The first product was A Handbook of Printing Types (1947), at once a manual and a showcase of Cowell's resources, notably in the technique, still new for books, of photo-lithography. It had a striking jacket showing the title as printer's type in a composing stick resting (or so it seemed) on Speed's map of Suffolk. Armed with this, Lewis enlarged his portfolio, making friends with Barnett Freedman and Henry Moore. "Plastocowell", a new process that encouraged artists to work on film that could be directly transferred to lithographic film, resulted in commissions to Braque, Matisse and others; Lewis went to Golfe Juan in the South of France to persuade Picasso to join in, a wholly happy experience that he never forgot. It also brought work designing print and even opera productions for the newly established Aldeburgh Festival.
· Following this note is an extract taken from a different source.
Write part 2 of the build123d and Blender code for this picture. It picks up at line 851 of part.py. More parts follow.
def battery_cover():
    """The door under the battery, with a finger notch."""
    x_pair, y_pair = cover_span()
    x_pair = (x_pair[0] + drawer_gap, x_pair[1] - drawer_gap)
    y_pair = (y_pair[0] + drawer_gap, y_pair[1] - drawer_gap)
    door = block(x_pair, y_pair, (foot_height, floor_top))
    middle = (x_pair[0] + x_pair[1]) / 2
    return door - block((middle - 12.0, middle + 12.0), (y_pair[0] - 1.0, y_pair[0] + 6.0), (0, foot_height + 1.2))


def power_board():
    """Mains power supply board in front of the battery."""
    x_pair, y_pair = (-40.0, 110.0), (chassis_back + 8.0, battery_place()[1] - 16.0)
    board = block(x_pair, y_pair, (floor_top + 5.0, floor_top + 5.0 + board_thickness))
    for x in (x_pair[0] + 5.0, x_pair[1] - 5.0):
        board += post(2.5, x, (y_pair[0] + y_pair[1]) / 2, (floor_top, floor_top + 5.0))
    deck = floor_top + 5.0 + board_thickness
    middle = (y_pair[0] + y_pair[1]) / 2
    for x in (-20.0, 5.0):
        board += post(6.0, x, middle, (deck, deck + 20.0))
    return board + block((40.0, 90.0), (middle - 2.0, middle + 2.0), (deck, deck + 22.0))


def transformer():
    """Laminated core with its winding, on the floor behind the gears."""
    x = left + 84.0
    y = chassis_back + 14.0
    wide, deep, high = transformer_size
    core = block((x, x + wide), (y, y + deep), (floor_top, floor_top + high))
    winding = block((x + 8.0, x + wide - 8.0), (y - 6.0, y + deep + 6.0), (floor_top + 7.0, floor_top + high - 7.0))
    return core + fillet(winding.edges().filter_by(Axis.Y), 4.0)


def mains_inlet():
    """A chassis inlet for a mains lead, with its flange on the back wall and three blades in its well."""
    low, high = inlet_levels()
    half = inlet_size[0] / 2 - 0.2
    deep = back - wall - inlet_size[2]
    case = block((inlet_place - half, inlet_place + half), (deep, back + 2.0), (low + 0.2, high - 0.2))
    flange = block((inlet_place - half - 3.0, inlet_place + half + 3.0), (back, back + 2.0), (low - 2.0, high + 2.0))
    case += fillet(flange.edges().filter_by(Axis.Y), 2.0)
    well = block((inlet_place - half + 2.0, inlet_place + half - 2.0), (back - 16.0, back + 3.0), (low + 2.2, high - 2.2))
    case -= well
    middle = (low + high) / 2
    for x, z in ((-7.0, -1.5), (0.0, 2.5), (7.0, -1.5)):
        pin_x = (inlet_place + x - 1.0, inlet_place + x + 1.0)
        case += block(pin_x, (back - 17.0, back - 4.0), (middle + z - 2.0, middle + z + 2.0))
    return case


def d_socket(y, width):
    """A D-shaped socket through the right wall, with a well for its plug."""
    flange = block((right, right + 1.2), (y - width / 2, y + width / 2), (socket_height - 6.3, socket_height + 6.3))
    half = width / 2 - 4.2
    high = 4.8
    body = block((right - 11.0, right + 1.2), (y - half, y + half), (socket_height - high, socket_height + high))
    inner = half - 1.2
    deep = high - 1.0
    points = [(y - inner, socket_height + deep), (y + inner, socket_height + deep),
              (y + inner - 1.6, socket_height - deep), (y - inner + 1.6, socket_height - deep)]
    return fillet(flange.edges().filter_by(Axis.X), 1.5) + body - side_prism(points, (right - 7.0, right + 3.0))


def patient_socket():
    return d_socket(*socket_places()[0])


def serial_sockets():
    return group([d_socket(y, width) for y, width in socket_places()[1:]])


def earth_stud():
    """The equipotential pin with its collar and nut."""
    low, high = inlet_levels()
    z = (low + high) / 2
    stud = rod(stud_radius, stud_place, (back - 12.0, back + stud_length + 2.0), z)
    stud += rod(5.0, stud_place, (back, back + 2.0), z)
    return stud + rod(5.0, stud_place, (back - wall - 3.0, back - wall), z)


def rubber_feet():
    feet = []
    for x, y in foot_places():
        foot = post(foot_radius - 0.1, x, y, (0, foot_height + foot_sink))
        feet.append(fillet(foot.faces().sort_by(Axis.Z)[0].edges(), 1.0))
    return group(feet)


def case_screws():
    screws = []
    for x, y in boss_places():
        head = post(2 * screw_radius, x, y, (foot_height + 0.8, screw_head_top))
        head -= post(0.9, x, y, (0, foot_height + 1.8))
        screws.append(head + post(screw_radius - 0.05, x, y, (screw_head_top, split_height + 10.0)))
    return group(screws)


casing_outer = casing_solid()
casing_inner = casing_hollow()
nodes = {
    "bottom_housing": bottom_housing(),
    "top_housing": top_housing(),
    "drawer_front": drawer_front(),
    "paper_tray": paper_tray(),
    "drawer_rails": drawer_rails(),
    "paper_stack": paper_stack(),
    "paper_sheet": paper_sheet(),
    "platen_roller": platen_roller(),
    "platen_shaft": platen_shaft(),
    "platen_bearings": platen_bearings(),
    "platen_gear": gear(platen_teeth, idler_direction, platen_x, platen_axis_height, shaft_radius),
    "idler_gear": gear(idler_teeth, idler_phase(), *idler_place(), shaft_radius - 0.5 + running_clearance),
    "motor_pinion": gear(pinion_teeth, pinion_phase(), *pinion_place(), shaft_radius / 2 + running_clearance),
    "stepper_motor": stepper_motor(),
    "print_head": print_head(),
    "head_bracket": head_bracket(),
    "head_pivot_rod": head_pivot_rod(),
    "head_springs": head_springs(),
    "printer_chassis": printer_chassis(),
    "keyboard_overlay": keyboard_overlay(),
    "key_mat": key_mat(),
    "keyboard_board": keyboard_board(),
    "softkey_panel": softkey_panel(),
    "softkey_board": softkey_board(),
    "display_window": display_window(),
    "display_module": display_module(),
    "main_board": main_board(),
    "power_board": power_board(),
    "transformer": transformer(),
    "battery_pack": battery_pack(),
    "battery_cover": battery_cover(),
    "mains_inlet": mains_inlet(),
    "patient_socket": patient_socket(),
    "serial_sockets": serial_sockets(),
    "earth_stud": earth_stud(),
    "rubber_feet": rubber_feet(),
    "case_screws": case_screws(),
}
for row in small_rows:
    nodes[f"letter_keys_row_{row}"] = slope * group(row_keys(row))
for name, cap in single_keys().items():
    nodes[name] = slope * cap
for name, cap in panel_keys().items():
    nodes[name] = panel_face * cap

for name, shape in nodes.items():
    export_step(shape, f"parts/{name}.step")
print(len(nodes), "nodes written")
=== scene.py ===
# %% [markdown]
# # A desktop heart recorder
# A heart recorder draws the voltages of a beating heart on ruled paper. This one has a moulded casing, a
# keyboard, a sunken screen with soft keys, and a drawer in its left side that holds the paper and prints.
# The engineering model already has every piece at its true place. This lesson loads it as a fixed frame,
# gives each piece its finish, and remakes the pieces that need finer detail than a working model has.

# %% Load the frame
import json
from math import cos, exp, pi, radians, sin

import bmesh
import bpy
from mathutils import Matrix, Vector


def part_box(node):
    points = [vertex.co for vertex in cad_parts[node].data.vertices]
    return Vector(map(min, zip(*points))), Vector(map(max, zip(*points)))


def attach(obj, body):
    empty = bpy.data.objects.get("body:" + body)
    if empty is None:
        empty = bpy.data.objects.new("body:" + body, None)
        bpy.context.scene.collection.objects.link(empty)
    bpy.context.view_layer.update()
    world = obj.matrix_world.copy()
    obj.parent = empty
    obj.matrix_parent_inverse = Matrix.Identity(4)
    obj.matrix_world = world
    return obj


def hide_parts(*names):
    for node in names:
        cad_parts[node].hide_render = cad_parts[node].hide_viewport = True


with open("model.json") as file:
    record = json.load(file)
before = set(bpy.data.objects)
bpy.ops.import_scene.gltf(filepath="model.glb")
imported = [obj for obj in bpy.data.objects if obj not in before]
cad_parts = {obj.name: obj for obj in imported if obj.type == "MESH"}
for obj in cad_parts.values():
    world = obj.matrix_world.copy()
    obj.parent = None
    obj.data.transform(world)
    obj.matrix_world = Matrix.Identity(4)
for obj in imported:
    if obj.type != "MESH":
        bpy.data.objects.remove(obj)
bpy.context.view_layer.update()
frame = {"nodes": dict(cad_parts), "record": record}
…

The great advantage of Ipswich was its proximity to navigable waters, and, after settling with his wife Griselda at Manningtree, Lewis lost no time in acquiring and converting his first serious boat, a 26-foot former lifeboat. He became something of an expert on conversion and published two books on it, with his friend and fellow-sailor Adlard Coles. More of his professional time was spent in London, with Cowell's a reliable ground-bass to an increasingly wide range of activities.
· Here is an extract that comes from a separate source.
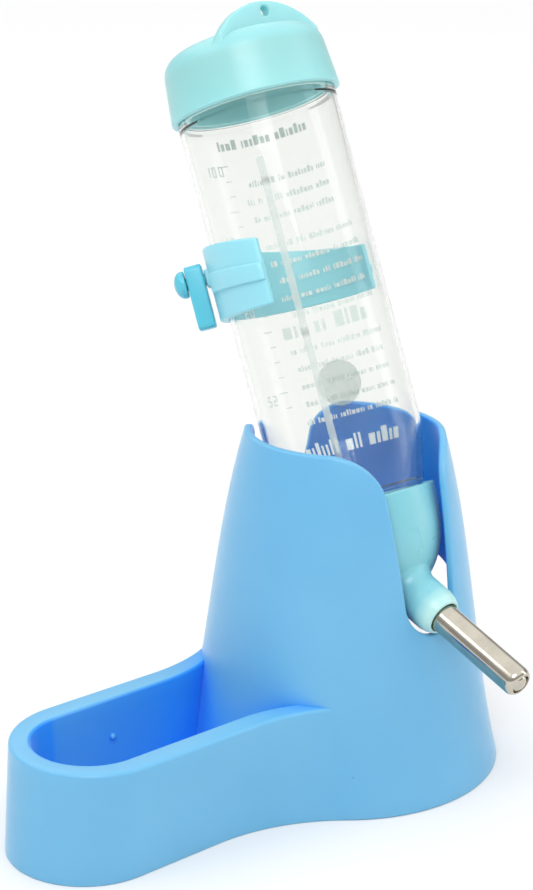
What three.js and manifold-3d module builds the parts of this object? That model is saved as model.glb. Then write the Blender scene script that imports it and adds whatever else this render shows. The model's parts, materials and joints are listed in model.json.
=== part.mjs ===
// Small-animal water bottle on a combined stand: hollow tower, feed trough and sleeping hut.
// Millimetres, +Z up. The tower axis is vertical, the spout points to -Y, the trough runs to -X
// and the hut door opens to +X. The origin is the middle of the footprint, on the floor.
import * as THREE from 'three';
import { mergeVertices } from 'three/addons/utils/BufferGeometryUtils.js';
import Module from 'manifold-3d';

const wasm = await Module();
wasm.setup();

// ---- driving dimensions -------------------------------------------------------------------

const GAP = 0.3;                 // clearance between touching pieces
const PAST = 5;                  // how far a cutter runs past the face it opens
const MERGE_DISTANCE = 1e-4;     // corners closer than this are one

// Tower
const TOWER_HEIGHT = 87.9;
const TOWER_FOOT_RADIUS = 41.5;
const TOWER_LOWER_PULL = 34.2;   // curve handles between foot and rim
const TOWER_UPPER_PULL = 33.5;
const TOWER_RIM_RADIUS = 25.2;
const TOWER_WALL = 2;

// Trough beside the tower
const TROUGH_HEIGHT = 27.6;
const TROUGH_WALL = 1.8;
const TROUGH_FLOOR = 2.2;
const FOOT_OUTLINE = { end: 101.4, half: 20.1, flareStart: 58, flareRadius: 48.5, flareEnd: 26.7 };
const RIM_OUTLINE = { end: 99.3, half: 20.4, flareStart: 46, flareRadius: 45, flareEnd: 21 };
const POCKET_RIM = { end: 94.6, half: 14.6, flareStart: 46, flareRadius: 36, flareEnd: 25 };
const POCKET_FLOOR = { end: 93.2, half: 13.2, flareStart: 46, flareRadius: 37.4, flareEnd: 25 };
const OUTLINE_ANCHOR = { x: 14, y: 18 };   // hidden corner inside the tower

// Openings in the tower wall
const FRONT_SLOT = { radius: 8.3, centre: 51, topHalf: 10, flareRadius: 12, flareHeight: 76.2 };
const BACK_SLOT = { radius: 10.2, centre: 68, topHalf: 10.4, flareRadius: 9, flareHeight: 79.2 };
const DOOR_RADIUS = 16;
const DOOR_SPRING_HEIGHT = 32;
const WALL_CUT_START = 8;        // cutters start this far from the tower axis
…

From 1951 to 1963 he taught at the Royal College of Art under Robin Darwin. His students all benefited from his warmth and encouragement, and with one in particular, David Gentleman, it led to a long-lasting and fruitful association. He also founded the College's Lion and Unicorn Press, producing some 25 handsome and original publications, in part designed and all produced by the students.

In many ways his most original and permanently influential publication was Printed Ephemera (1962). This arose from the chance acquisition from an Ipswich bookseller of a huge blank-book in which a large number of single sheets, including a 15th-century Indulgence and the rare 1757 specimen of the famous Birmingham printer John Basker-ville, had been pasted by a former owner. The quest for the origin of these and the many other pieces led Lewis to ponder on their sources, on what made them different from more substantial printed matter. This led him to pursue and collect these then unconsidered trifles with a zeal and method that made Printed Ephemera, when it came out, a pioneering study, not merely an anthology. The section on sailmakers' needle-packets (a natural product of his nautical interests) was a model of its kind.

John Lewis continued lively and productive, and his autobiography, Such Things Happen, was only published (by Unicorn Press) in 1994. Not tall, but strongly built, with a ruddy complexion and a fine mane of hair, latterly white, he was a warm-hearted and sympathetic friend to all who came his way. He found it easy to talk to anyone in his melodious voice, with a touch of his Welsh forebears' lilt, and was the best of company on any occasion. Both as a creative designer and the commissioner of work by other artists, he left a definite mark on the graphic scene in his time which will not grow stale, its vitality a tribute and memorial to his own.

John Lewis, typographer, illustrator, boat designer and sailor: born Rhoose, Glamorgan 11 December 1912; married 1940 Griselda Rideout; died Woodbridge, Suffolk 22 December 1996.